A family also might hire a marriage broker to help the process along. These days,
matrimony websites can serve the same broker role as the "aunties."
Parents, both in India and in the U.S., create profiles listing their children's personal
and familial information -- including caste and religion -- on sites like
Bharatmatrimony.com, which has more than 20 million profiles worldwide.
The website's CEO, Murugavel Janakiraman, said 10 percent of clients are immigrants
to the U.S. or American-born Indians.
"There have been a lot of more modern inventions trying to achieve the same goal as
matchmaking by'aunties,'" Harlan said. Such inventions, she said, are "a reaction to
the fear that kids will make inappropriate choices and suffer the same divorce rates
that the (U.S.) does in general."
Parties like Mittal's can serve to either continue or break tradition: Singles might click
with somebody outside their caste, or they could meet more of "the kind of people that
your parents would like you to marry" than they might in everyday life, Harlan said.

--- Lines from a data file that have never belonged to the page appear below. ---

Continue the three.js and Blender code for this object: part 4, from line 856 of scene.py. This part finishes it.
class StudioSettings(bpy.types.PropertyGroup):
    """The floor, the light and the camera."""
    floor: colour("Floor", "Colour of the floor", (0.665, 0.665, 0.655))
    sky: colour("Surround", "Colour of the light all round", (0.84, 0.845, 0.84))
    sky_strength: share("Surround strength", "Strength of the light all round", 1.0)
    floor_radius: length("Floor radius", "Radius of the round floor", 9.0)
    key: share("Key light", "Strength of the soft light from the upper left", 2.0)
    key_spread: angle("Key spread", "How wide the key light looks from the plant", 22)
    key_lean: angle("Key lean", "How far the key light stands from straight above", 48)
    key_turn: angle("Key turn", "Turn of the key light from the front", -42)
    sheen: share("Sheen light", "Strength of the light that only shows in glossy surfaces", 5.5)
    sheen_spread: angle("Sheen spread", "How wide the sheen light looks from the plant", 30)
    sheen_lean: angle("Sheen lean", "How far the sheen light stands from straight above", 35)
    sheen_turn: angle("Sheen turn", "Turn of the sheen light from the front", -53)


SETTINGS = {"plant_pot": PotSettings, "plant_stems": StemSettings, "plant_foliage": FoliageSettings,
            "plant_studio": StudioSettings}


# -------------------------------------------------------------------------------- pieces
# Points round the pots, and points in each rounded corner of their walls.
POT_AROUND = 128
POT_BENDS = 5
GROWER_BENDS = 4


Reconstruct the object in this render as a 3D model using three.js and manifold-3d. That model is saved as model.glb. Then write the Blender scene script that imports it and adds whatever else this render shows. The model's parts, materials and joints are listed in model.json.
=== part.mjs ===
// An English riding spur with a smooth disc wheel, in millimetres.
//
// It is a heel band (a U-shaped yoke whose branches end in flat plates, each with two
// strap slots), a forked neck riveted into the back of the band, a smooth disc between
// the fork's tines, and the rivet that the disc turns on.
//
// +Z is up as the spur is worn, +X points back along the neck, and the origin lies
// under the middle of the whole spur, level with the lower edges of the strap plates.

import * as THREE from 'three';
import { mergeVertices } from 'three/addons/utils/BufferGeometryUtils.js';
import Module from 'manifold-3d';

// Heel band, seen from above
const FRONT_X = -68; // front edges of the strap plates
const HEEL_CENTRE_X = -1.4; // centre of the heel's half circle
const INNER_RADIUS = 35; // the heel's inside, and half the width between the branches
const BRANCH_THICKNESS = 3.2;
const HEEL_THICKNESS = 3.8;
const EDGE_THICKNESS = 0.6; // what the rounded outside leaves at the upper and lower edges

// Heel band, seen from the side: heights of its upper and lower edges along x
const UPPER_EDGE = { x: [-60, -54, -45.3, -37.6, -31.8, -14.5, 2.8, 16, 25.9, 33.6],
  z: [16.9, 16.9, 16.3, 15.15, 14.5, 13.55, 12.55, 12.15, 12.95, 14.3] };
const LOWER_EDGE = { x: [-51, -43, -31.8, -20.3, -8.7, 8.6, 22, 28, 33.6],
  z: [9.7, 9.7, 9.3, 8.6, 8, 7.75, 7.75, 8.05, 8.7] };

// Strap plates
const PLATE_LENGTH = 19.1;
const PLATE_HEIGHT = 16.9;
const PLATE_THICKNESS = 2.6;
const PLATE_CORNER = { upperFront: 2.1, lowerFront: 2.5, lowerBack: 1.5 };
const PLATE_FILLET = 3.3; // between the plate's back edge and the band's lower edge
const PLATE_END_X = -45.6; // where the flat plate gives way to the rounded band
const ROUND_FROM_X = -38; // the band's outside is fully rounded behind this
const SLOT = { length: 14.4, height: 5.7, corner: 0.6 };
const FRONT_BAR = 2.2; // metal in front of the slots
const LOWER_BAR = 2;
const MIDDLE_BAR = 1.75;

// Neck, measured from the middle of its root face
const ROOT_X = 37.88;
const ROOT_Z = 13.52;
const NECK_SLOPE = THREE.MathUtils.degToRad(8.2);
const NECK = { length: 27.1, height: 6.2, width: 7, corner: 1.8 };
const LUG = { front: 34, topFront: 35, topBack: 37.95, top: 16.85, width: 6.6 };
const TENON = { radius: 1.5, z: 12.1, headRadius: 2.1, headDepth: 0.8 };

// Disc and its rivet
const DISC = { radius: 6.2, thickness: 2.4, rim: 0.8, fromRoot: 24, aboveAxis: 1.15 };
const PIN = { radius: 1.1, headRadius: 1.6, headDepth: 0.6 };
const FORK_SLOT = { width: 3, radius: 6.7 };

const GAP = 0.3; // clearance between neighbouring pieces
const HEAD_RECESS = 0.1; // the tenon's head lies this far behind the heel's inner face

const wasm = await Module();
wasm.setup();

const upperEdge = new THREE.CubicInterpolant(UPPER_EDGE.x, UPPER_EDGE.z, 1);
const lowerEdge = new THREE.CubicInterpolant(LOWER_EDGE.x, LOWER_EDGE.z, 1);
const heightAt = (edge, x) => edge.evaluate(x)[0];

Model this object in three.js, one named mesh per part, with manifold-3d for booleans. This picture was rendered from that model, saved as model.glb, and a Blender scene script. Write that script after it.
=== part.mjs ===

Thakur's parents encouraged her to go the singles party, even though they had wanted
to arrange a marriage for her when she was younger. Now that she's older, her father
is more open-minded about who his daughter marries -- "but it has to be an Indian,"
she added, and preferably from one of the higher castes.
Thakur herself is also more open to arranged marriage than she was when she was
young.
"When you're working, it's really difficult to meet people," Thakur said. "You go there,
you meet someone. You can meet them a few times. It's basically semi-arranged."
Thakur's desire to marry reflects Indians' traditional values at a time when only 51
percent of American adults are wed, according to 2010 Census data.
"It's not like a flirty or just everyday kind of party," Mittal said. "From the girls' side or
boys' side, they are both serious about finding a life partner."
Indian immigrants tend to look for the same religion, caste and region, Mittal said.
American-born Indians might want somebody who is Indian, preferably raised in
America, too. Ninety percent of Hindus in America marry within the faith, according
to the U.S. Religious Landscape Survey by the Pew Forum on Religion & Public Life.
"I've seen so much that blows those stereotypes out of the water," said Jasbina
Ahluwalia, a Bay Area matchmaker who serves the South Asian community. Still,
culture can add a burden to dating.
"Separating one's own priorities and values from expectations of others -- family,
parents -- I think can be very challenging," she said.
Even if parents approach her, as they sometimes do, the first consultation must be
with the single person, in private. "If someone says,'I want to find another Indian,' I
ask why," she said.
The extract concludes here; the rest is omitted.